▶ **TASK**:
Tally the lines that contain "with" and report the total alone.

▶ **GIVEN DATA**:

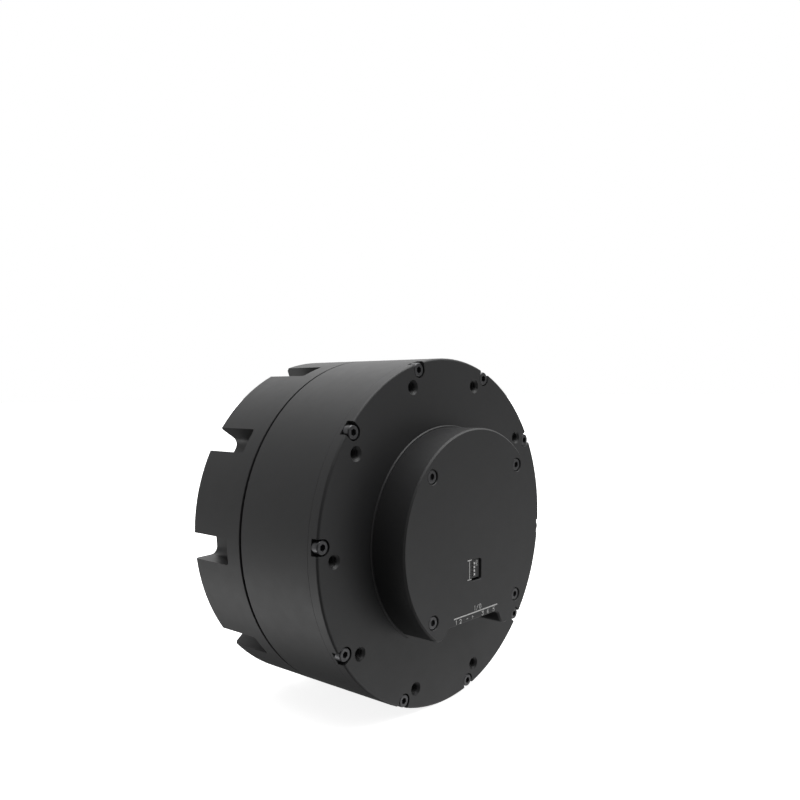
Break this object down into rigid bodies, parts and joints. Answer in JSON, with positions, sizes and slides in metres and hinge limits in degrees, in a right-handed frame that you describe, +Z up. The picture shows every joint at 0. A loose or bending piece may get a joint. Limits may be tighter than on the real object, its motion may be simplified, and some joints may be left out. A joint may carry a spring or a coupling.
{
  "type": "robot joint actuator",
  "caption": "Round robot joint actuator: black drum with rim pockets, turning output flange at the front, raised electronics cap with switches and sockets at the rear.",
  "frame": {"origin": "centre of the gear housing's front mounting face", "axes": "+Y along the common axis, out of the output flange; -Y out of the electronics cap; +Z up, away from the sockets; X across"},
  "size_m": [0.12, 0.0763, 0.12],
  "materials": {
    "black_anodised": "matte black anodised",
    "flange_anodised": "matte black anodised",
    "black_oxide_screw": "black oxide",
    "lamination": "stacked sheet",
    "copper_winding": "enamelled copper wire",
    "machined_aluminium": "turned",
    "shaft_steel": "ground",
    "gear_steel": "cut and hardened",
    "magnet_nickel": "nickel plated",
    "bearing_steel": "polished",
    "bearing_cage": "natural nylon",
    "seal_rubber": "matte",
    "board_green": "solder mask",
    "chip_black": "moulded",
    "capacitor_can": "drawn can",
    "switch_body": "moulded",
    "switch_lever": "moulded",
    "connector_black": "moulded",
    "contact_gold": "gold plated"
  },
  "bodies": {
    "housing": {"gear_housing": "black_anodised", "motor_housing": "black_anodised", "rear_cover": "black_anodised", "hub_cap": "black_anodised", "cover_screws": "black_oxide_screw", "hub_screws": "black_oxide_screw", "housing_screws": "black_oxide_screw", "stator_core": "lamination", "stator_coils": "copper_winding", "phase_leads": "copper_winding", "rear_bearing_outer": "bearing_steel", "front_bearing_outer": "bearing_steel", "ring_gear": "gear_steel", "ring_gear_dowels": "shaft_steel", "main_bearing_outer": "bearing_steel", "bearing_lock_ring": "black_anodised", "output_seal": "seal_rubber", "driver_board": "board_green", "board_chips": "chip_black", "board_capacitors": "capacitor_can", "board_screws": "black_oxide_screw", "dip_switch_body": "switch_body", "power_connector": "connector_black", "power_pins": "contact_gold", "signal_connector": "connector_black", "signal_pins": "contact_gold"},
    "rotor": {"rotor_shaft": "shaft_steel", "rotor_spider": "machined_aluminium", "rotor_back_iron": "shaft_steel", "rotor_magnets": "magnet_nickel", "encoder_ring_magnet": "magnet_nickel", "rear_bearing_inner": "bearing_steel", "front_bearing_inner": "bearing_steel"},
    "rear_ball_set": {"rear_bearing_balls": "bearing_steel", "rear_bearing_cage": "bearing_cage"},
    "front_ball_set": {"front_bearing_balls": "bearing_steel", "front_bearing_cage": "bearing_cage"},
    "first_stage_carrier": {"stage1_carrier": "machined_aluminium", "stage1_pins": "shaft_steel"},
    "first_stage_planet_1": {"stage1_planet_1": "gear_steel"},
    "first_stage_planet_2": {"stage1_planet_2": "gear_steel"},
    "first_stage_planet_3": {"stage1_planet_3": "gear_steel"},
    "output": {"output_carrier": "machined_aluminium", "output_flange": "flange_anodised", "flange_screws": "black_oxide_screw", "stage2_pins": "shaft_steel", "main_bearing_inner": "bearing_steel", "encoder_rod": "machined_aluminium", "encoder_rod_magnet": "magnet_nickel"},
    "second_stage_planet_1": {"stage2_planet_1": "gear_steel"},
    "second_stage_planet_2": {"stage2_planet_2": "gear_steel"},
    "second_stage_planet_3": {"stage2_planet_3": "gear_steel"},
    "main_roller_set": {"main_bearing_rollers": "bearing_steel"},
    "address_lever_1": {"dip_lever_1": "switch_lever"},
    "address_lever_2": {"dip_lever_2": "switch_lever"},
    "address_lever_3": {"dip_lever_3": "switch_lever"},
    "address_lever_4": {"dip_lever_4": "switch_lever"}
  },
  "joints": [
    {"name": "rotor_spin", "type": "hinge", "parent": "housing", "child": "rotor", "pos_m": [0, -0.045, 0], "axis": [0, 1, 0], "continuous": true},
    {"name": "rear_ball_set_spin", "type": "hinge", "parent": "housing", "child": "rear_ball_set", "pos_m": [0, -0.059, 0], "axis": [0, 1, 0], "continuous": true},
    {"name": "front_ball_set_spin", "type": "hinge", "parent": "housing", "child": "front_ball_set", "pos_m": [0, -0.0296, 0], "axis": [0, 1, 0], "continuous": true},
    {"name": "first_stage_carrier_spin", "type": "hinge", "parent": "housing", "child": "first_stage_carrier", "pos_m": [0, -0.0172, 0], "axis": [0, 1, 0], "continuous": true},
    {"name": "first_stage_planet_1_spin", "type": "hinge", "parent": "first_stage_carrier", "child": "first_stage_planet_1", "pos_m": [0, -0.0221, 0.021], "axis": [0, 1, 0], "continuous": true},
    {"name": "first_stage_planet_2_spin", "type": "hinge", "parent": "first_stage_carrier", "child": "first_stage_planet_2", "pos_m": [0.01819, -0.0221, -0.0105], "axis": [0, 1, 0], "continuous": true},
    {"name": "first_stage_planet_3_spin", "type": "hinge", "parent": "first_stage_carrier", "child": "first_stage_planet_3", "pos_m": [-0.01819, -0.0221, -0.0105], "axis": [0, 1, 0], "continuous": true},
    {"name": "output_spin", "type": "hinge", "parent": "housing", "child": "output", "pos_m": [0, 0, 0], "axis": [0, 1, 0], "continuous": true},
    {"name": "second_stage_planet_1_spin", "type": "hinge", "parent": "output", "child": "second_stage_planet_1", "pos_m": [0, -0.0121, 0.021], "axis": [0, 1, 0], "continuous": true},
    {"name": "second_stage_planet_2_spin", "type": "hinge", "parent": "output", "child": "second_stage_planet_2", "pos_m": [0.01819, -0.0121, -0.0105], "axis": [0, 1, 0], "continuous": true},
    {"name": "second_stage_planet_3_spin", "type": "hinge", "parent": "output", "child": "second_stage_planet_3", "pos_m": [-0.01819, -0.0121, -0.0105], "axis": [0, 1, 0], "continuous": true},
    {"name": "main_roller_set_spin", "type": "hinge", "parent": "housing", "child": "main_roller_set", "pos_m": [0, -0.0046, 0], "axis": [0, 1, 0], "continuous": true},
    {"name": "address_lever_1_slide", "type": "slide", "parent": "housing", "child": "address_lever_1", "axis": [-1, 0, 0], "range_m": [0, 0.00075]},
    {"name": "address_lever_2_slide", "type": "slide", "parent": "housing", "child": "address_lever_2", "axis": [-1, 0, 0], "range_m": [0, 0.00075]},
    {"name": "address_lever_3_slide", "type": "slide", "parent": "housing", "child": "address_lever_3", "axis": [-1, 0, 0], "range_m": [0, 0.00075]},
    {"name": "address_lever_4_slide", "type": "slide", "parent": "housing", "child": "address_lever_4", "axis": [-1, 0, 0], "range_m": [0, 0.00075]}
  ],
  "couplings": [
    {"joint": "rear_ball_set_spin", "follows": "rotor_spin", "ratio": 0.43023},
    {"joint": "front_ball_set_spin", "follows": "rotor_spin", "ratio": 0.43023},
    {"joint": "first_stage_carrier_spin", "follows": "rotor_spin", "ratio": 0.16667},
    {"joint": "first_stage_planet_1_spin", "follows": "rotor_spin", "ratio": -0.41667},
    {"joint": "first_stage_planet_2_spin", "follows": "rotor_spin", "ratio": -0.41667},
    {"joint": "first_stage_planet_3_spin", "follows": "rotor_spin", "ratio": -0.41667},
    {"joint": "output_spin", "follows": "rotor_spin", "ratio": 0.027778},
    {"joint": "second_stage_planet_1_spin", "follows": "rotor_spin", "ratio": -0.069444},
    {"joint": "second_stage_planet_2_spin", "follows": "rotor_spin", "ratio": -0.069444},
    {"joint": "second_stage_planet_3_spin", "follows": "rotor_spin", "ratio": -0.069444},
    {"joint": "main_roller_set_spin", "follows": "rotor_spin", "ratio": 0.013541}
  ]
}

▶ **COMPLETE RESPONSE**:
2